● **Aim of the task**:
Reproduce, word for word, only the lines from the one containing "base_pad();" through the one containing "before = set(bpy.data.objects)", both included.

:: Records supplied

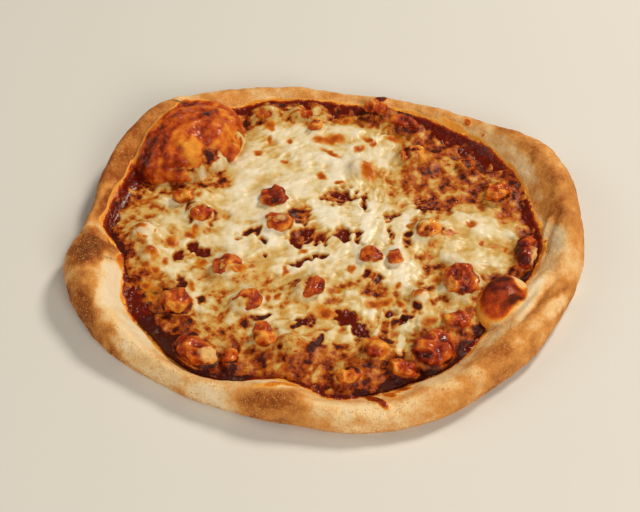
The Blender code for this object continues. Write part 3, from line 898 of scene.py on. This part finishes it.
def chicken_finish(look):
    made = Finish("glazed_chicken", IOR=1.45, Specular_IOR_Level=0.2, Coat_Roughness=0.08)
    # The painted glaze number holds painted light and shade as well as the darkness of each chunk's glaze
    dark, bare = made.painted("glaze"), made.painted("bare")
    blotch, grain = made.uneven(5, 4, 0.6), made.uneven(1.4, 3)
    tone = dark + 0.4 * blotch + 0.12 * grain
    skin = made.ramp(
        tone, (0.0, AMBER_GLAZE), (0.2, look.thin_glaze), (0.45, RUST_GLAZE), (0.7, RED_GLAZE),
        (1.0, look.glaze),
    )
    skin = made.mix(bare, skin, look.meat)
    relief = made.bump(made.uneven(1.8, 3), 0.4, made.bump(grain, 0.1))
    rough = 0.34 + 0.1 * blotch + 0.15 * bare
    return made.feed(Base_Color=skin, Roughness=rough, Coat_Weight=0.25 - 0.2 * bare, Normal=relief)


class PIZZA_OT_chicken(bpy.types.Operator):
    """Makes the torn, glazed surface of each chunk of chicken"""

    bl_idname = "pizza.chicken"
    bl_label = "Chicken"

    def execute(self, context):
        finish = chicken_finish(context.scene.pizza_chicken)
        for k, (node, (_, dark)) in enumerate(zip(CHUNK_NODES, CHUNKS)):
            body = bmesh.new()
            body.from_mesh(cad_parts[node].data)
            bmesh.ops.remove_doubles(body, verts=body.verts, dist=0.02 * MM)
            for _ in range(CHUNK_CUTS):
                bmesh.ops.subdivide_edges(body, edges=body.edges, cuts=1, use_grid_fill=True)
                bmesh.ops.smooth_vert(
                    body, verts=body.verts, factor=0.6, use_axis_x=True, use_axis_y=True, use_axis_z=True
                )
            mesh = mesh_of(f"diced_{node}", body)
            mesh.materials.clear()
            places = drawn(mesh)
            torn = Uneven(100 + k)
            creased = 0.9 - 3.2 * np.abs(torn(places + 50, 7))
            way = Matrix.Rotation(k, 3, "Z")
            fibres = 0.5 - 2 * np.abs(torn((places @ np.array(way)) * (0.3, 1, 1) + 80, 2.2))
            relief = 1.6 * torn(places, 8) + 0.8 * creased + 0.6 * torn(places, 3.2) + 0.35 * fibres
            write(mesh, places + normals(mesh) * relief[:, None])
            x, y, z = places.T
            bare = np.max([spot(x, y, end, 0.5, 0.5 * torn(places + 20, 3)) for end in PALE_ENDS], axis=0)
            # Painted light and shade: the glaze is lighter towards the top and on ridges and darker low down
            # and in creases, partly glaze that pools low and partly painted shade
            glaze = dark + 0.02 - 0.25 * (z - z.min()) / np.ptp(z) - 0.26 * relief + 0.32 * torn(places, 9)
            paint(mesh, bare=bare, glaze=glaze)
            add_piece(f"diced_{node}", mesh, finish, "glazed_chicken", node)
        return {"FINISHED"}


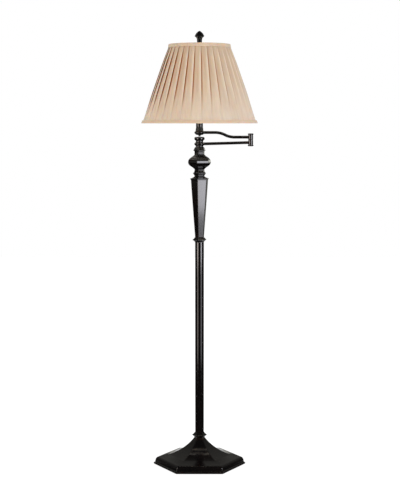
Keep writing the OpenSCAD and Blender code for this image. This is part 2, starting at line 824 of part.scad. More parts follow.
function bulb_profile(wall) = let (belly = bulb_h - bulb_r) concat(
    [[0, 0], [bulb_cap_r - 0.3 - wall, 0]],
    bend_pts([bulb_cap_r - wall, 6], [bulb_r * 0.62 - wall, belly * 0.45],
        [bulb_r * 0.87 - wall, belly * 0.68], 6),
    arc_pts([0, belly], bulb_r - wall, bulb_r - wall, -28, 90, 12));

module bulb_glass() {
    color("#f4f1ea") translate([0, 0, z_glass]) difference() {
        turned(bulb_profile(0));
        translate([0, 0, -0.01]) turned(bulb_profile(glass_t));
    }
}

// ---- Switch ----

module switch_shaft() {
    color("#8a6d3b") translate([0, -8, z_switch]) rotate([90, 0, 0])
        cylinder(r = shaft_r, h = knob_y + knob_len - 13);
}

// Paddle-shaped knob on the shaft
module switch_knob() {
    color("#111111") translate([0, -knob_y, z_switch]) rotate([90, 0, 0]) difference() {
        intersection() {
            turned([[0, 0], [knob_r - 0.6, 0], [knob_r, 0.8], [knob_r, knob_len - 2],
                [knob_r - 1.5, knob_len], [0, knob_len]]);
            union() {
                cylinder(r = knob_r + 1, h = 3);
                translate([-knob_r, -knob_r * 0.45, 0]) cube([2 * knob_r, knob_r * 0.9, knob_len]);
            }
        }
        bore(shaft_r + fit, -1, knob_len - 4);
    }
}

// ---- Harp ----

// Right half of the bow, from its straight foot to the middle of the top
function half_bow() = let (corner_z = z_bow - harp_corner_r)
    concat(
        [[harp_foot_x, z_harp + harp_leg_h - 1, 90]],
        moved(turned_up(double_bend(harp_bend_h, harp_wide_x - harp_foot_x, 6)),
            harp_foot_x, z_harp + harp_leg_h),
        [for (p = quarter_turn(harp_corner_r))
            [harp_wide_x - p[0], corner_z + p[1], 180 - p[2]]]);

module harp() {
    right = half_bow();
    left = [for (i = [len(right) - 1:-1:0]) let (p = right[i]) [-p[0], p[1], -p[2]]];
    color("#8a6d3b") {
        swept(concat(right, left), harp_wire_r - 0.02);
        for (side = [-1, 1]) translate([side * harp_foot_x, 0, z_harp])
            cylinder(r = harp_wire_r, h = harp_leg_h);
        translate([0, 0, z_bow - 2]) cylinder(r = harp_plate_r, h = 2 + harp_wire_r);
        translate([0, 0, z_bow]) cylinder(r = stud_r, h = stud_len + harp_wire_r + fitter_t);
    }
}

module harp_lock(side) {
    color("#8a6d3b") translate([side * harp_foot_x, 0, z_saddle_tab + loose]) difference() {
        turned([[0, 0], [lock_r - 0.4, 0], [lock_r, 0.5], [lock_r, lock_len - 0.5],
            [lock_r - 0.4, lock_len], [0, lock_len]]);
        bore(harp_wire_r + fit, -1, lock_len + 2);
    }
}

module harp_lock_left() harp_lock(-1);

module harp_lock_right() harp_lock(1);

// ---- Shade ----

function liner_r(z) = mix(liner_bottom_r, liner_top_r, (z - z_shade) / shade_h);

module wire_ring(r, z) {
    translate([0, 0, z]) rotate_extrude() translate([r, 0]) circle(r = frame_wire_r);
}

top_ring_r = liner_r(z_ring_wire) - liner_t - frame_wire_r - loose;
z_bottom_ring = z_shade + frame_wire_r + loose;
bottom_ring_r = liner_r(z_bottom_ring) - liner_t - frame_wire_r - 3 * loose;

// Centre plate on three wire arms inside the top ring
module shade_fitter() {
    arm_len = norm([top_ring_r - fitter_r + 2, fitter_drop - fitter_t / 2]);
    arm_tilt = atan((fitter_drop + fitter_t / 2) / (top_ring_r - fitter_r + 2));
    color("#cfcac0") {
        wire_ring(top_ring_r, z_ring_wire);
        translate([0, 0, z_fitter]) tube(fitter_r, stud_r + 0.3, fitter_t);
        for (turn = [30, 150, 270]) rotate([0, 0, turn])
            translate([fitter_r - 2, 0, z_fitter + fitter_t / 2]) rotate([0, -arm_tilt, 0])
                tube_x(0, arm_len, frame_wire_r - 0.3);
    }
}

module bottom_ring() {
    color("#cfcac0") wire_ring(bottom_ring_r, z_bottom_ring);
}

module shade_liner() {
    color("#efe6d6") turned([[liner_bottom_r - liner_t, z_shade], [liner_bottom_r, z_shade],
        [liner_top_r, z_shade_top], [liner_top_r - liner_t, z_shade_top]]);
}

// A closed sleeve of knife pleats: each panel climbs from a fold to a crest and drops back.
// The panels' angles are counted from the front, so a fold lies just right of the middle.
pleat_steps = [[0, 0], [0.5, 0.72], [0.93, 1]];
first_fold = 2.1;
panel_pts = pleats * len(pleat_steps);
z_levels = [z_shade, z_shade + bottom_trim_h + 1, z_shade + 0.29 * shade_h,
    z_shade + 0.55 * shade_h, z_shade + 0.8 * shade_h, z_shade_top - top_trim_h - 1.5,
    z_shade_top - top_trim_h, z_shade_top];

function fold_r(z) = liner_r(z) + cloth_gap + fabric_t;
function top_trim_r(z) = shade_top_r + top_trim_flare * (z_shade_top - z) / top_trim_h;
function crest_r(z) =
    z > z_shade_top - top_trim_h - 1
        ? top_trim_r(z) - trim_t - loose
        : liner_r(z) + mix(pleat_stand_bottom, pleat_stand_top, (z - z_shade) / shade_h);
function panel_point(i, r0, r1, z) =
    let (step = pleat_steps[i % len(pleat_steps)],
        a = -90 + first_fold + (floor(i / len(pleat_steps)) + step[0]) * 360 / pleats,
        r = mix(r0, r1, step[1]))
    [r * cos(a), r * sin(a), z];
function ring_points(r0, r1, z) = [for (i = [0:panel_pts - 1]) panel_point(i, r0, r1, z)];
function wall_faces(lower, upper, outward) = [for (i = [0:panel_pts - 1])
    let (j = (i + 1) % panel_pts, a = lower + i, b = lower + j, c = upper + j, d = upper + i)
    each outward ? [[a, d, c], [a, c, b]] : [[a, c, d], [a, b, c]]];

module pleated_fabric() {
    levels = len(z_levels);
    inner = levels * panel_pts;
    inner_r = [liner_bottom_r + cloth_gap, liner_top_r + cloth_gap];
    points = concat(
        [for (z = z_levels) each ring_points(min(fold_r(z), crest_r(z) - 0.2), crest_r(z), z)],
        ring_points(inner_r[0], inner_r[0], z_shade),
        ring_points(inner_r[1], inner_r[1], z_shade_top));
    faces = concat(
        [for (k = [0:levels - 2]) each wall_faces(k * panel_pts, (k + 1) * panel_pts, true)],
        wall_faces(inner, inner + panel_pts, false),
        wall_faces((levels - 1) * panel_pts, inner + panel_pts, true),
        wall_faces(0, inner, false));
    color("#d8c1a4") polyhedron(points, faces, convexity = 10);
}

module top_trim() {
    z0 = z_shade_top - top_trim_h;
    r0 = top_trim_r(z0);
    color("#cdb08c") turned([[r0 - trim_t, z0], [r0, z0],
        [shade_top_r, z_shade_top], [shade_top_r - trim_t, z_shade_top]]);
}

module bottom_trim() {
    z1 = z_shade + bottom_trim_h;
    r1 = shade_bottom_r - bottom_trim_h * trim_slope;
    color("#cdb08c") turned([[shade_bottom_r - trim_t, z_shade], [shade_bottom_r, z_shade],
        [r1, z1], [r1 - trim_t, z1]]);
}

// ---- Finial ----

module finial() {
    edge_z = 0.7 * finial_h;
    profile = concat([[0, 0], [finial_neck_r + 1, 0], [finial_neck_r + 1, 2.2]],
        bend_pts([finial_neck_r - 0.5, 4.5], [finial_neck_r - 0.7, 0.2 * finial_h],
            [finial_neck_r, 0.42 * finial_h], 4),
        bend_pts([finial_neck_r + 0.3, edge_z - 12], [finial_neck_r + 1.2, edge_z - 6],
            [finial_r - 0.7, edge_z - 3], 5),
        [[finial_r, edge_z - 1.5], [finial_r, edge_z]],
        bend_pts([finial_r - 0.6, edge_z + 1.2], [0.66 * finial_r, 0.92 * finial_h], [0, finial_h], 7));
    color("#17120f") translate([0, 0, z_finial]) difference() {
        six_sided(profile);
        bore(stud_r + thread_fit, -1, stud_len + 2);
    }
}

base_pad();
base_casting();
base_weight();
base_washer();
base_nut();
base_nipple();
cord_bushing();
base_collar();
lower_pole_plug();
lower_pole();
pole_coupler();
upper_pole();
upper_pole_plug();
pole_collar();
vase();
spindle_ring();
spindle_ball();
spindle_dome();
column_rod();
pivot_sleeve();
lower_thrust_washer();
upper_thrust_washer();
column_cap();
arm_hub();
lower_arm_tube();
elbow_lower_barrel();
elbow_pin();
elbow_washer();
elbow_nut();
elbow_bottom_cap();
elbow_upper_barrel();
elbow_top_cap();
upper_arm_tube();
socket_cup();
cup_button();
socket_nipple();
harp_saddle();
socket_cap();
socket_shell();
socket_insulator();
socket_body();
screw_shell();
centre_contact();
bulb_cap();
bulb_glass();
harp();
shade_fitter();
bottom_ring();
shade_liner();
pleated_fabric();
top_trim();
bottom_trim();
finial();
switch_shaft();
switch_knob();
harp_lock_left();
harp_lock_right();
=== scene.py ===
import json
import math
import random

import bmesh
import bpy
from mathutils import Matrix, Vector


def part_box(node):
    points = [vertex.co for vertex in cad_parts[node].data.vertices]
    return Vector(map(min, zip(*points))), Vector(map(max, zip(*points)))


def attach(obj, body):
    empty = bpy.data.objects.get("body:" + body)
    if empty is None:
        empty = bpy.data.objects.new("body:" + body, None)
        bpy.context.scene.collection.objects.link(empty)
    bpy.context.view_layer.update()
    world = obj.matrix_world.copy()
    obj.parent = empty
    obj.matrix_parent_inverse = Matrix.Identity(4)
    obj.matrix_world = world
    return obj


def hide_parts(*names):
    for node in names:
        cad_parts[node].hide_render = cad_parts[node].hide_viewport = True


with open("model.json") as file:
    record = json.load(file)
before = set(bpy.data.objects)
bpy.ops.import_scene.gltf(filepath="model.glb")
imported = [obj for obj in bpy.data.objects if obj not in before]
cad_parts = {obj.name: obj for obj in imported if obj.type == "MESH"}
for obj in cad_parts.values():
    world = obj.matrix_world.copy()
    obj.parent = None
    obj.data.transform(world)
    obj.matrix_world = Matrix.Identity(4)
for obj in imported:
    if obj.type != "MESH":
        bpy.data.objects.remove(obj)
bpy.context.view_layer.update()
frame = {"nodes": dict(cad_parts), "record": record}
nodes = frame["nodes"]
mm = 0.001
tiny = 1e-6


def dropSelection():
    if bpy.context.object and bpy.context.object.mode != "OBJECT":
        bpy.ops.object.mode_set(mode="OBJECT")
    bpy.ops.object.select_all(action="DESELECT")
    bpy.context.view_layer.objects.active = None


def workOn(piece):
    dropSelection()
    piece.select_set(True)
    bpy.context.view_layer.objects.active = piece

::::

● **Answer to this problem**:
base_pad();
base_casting();
base_weight();
base_washer();
base_nut();
base_nipple();
cord_bushing();
base_collar();
lower_pole_plug();
lower_pole();
pole_coupler();
upper_pole();
upper_pole_plug();
pole_collar();
vase();
spindle_ring();
spindle_ball();
spindle_dome();
column_rod();
pivot_sleeve();
lower_thrust_washer();
upper_thrust_washer();
column_cap();
arm_hub();
lower_arm_tube();
elbow_lower_barrel();
elbow_pin();
elbow_washer();
elbow_nut();
elbow_bottom_cap();
elbow_upper_barrel();
elbow_top_cap();
upper_arm_tube();
socket_cup();
cup_button();
socket_nipple();
harp_saddle();
socket_cap();
socket_shell();
socket_insulator();
socket_body();
screw_shell();
centre_contact();
bulb_cap();
bulb_glass();
harp();
shade_fitter();
bottom_ring();
shade_liner();
pleated_fabric();
top_trim();
bottom_trim();
finial();
switch_shaft();
switch_knob();
harp_lock_left();
harp_lock_right();
=== scene.py ===
import json
import math
import random

import bmesh
import bpy
from mathutils import Matrix, Vector


def part_box(node):
    points = [vertex.co for vertex in cad_parts[node].data.vertices]
    return Vector(map(min, zip(*points))), Vector(map(max, zip(*points)))


def attach(obj, body):
    empty = bpy.data.objects.get("body:" + body)
    if empty is None:
        empty = bpy.data.objects.new("body:" + body, None)
        bpy.context.scene.collection.objects.link(empty)
    bpy.context.view_layer.update()
    world = obj.matrix_world.copy()
    obj.parent = empty
    obj.matrix_parent_inverse = Matrix.Identity(4)
    obj.matrix_world = world
    return obj


def hide_parts(*names):
    for node in names:
        cad_parts[node].hide_render = cad_parts[node].hide_viewport = True


with open("model.json") as file:
    record = json.load(file)
before = set(bpy.data.objects)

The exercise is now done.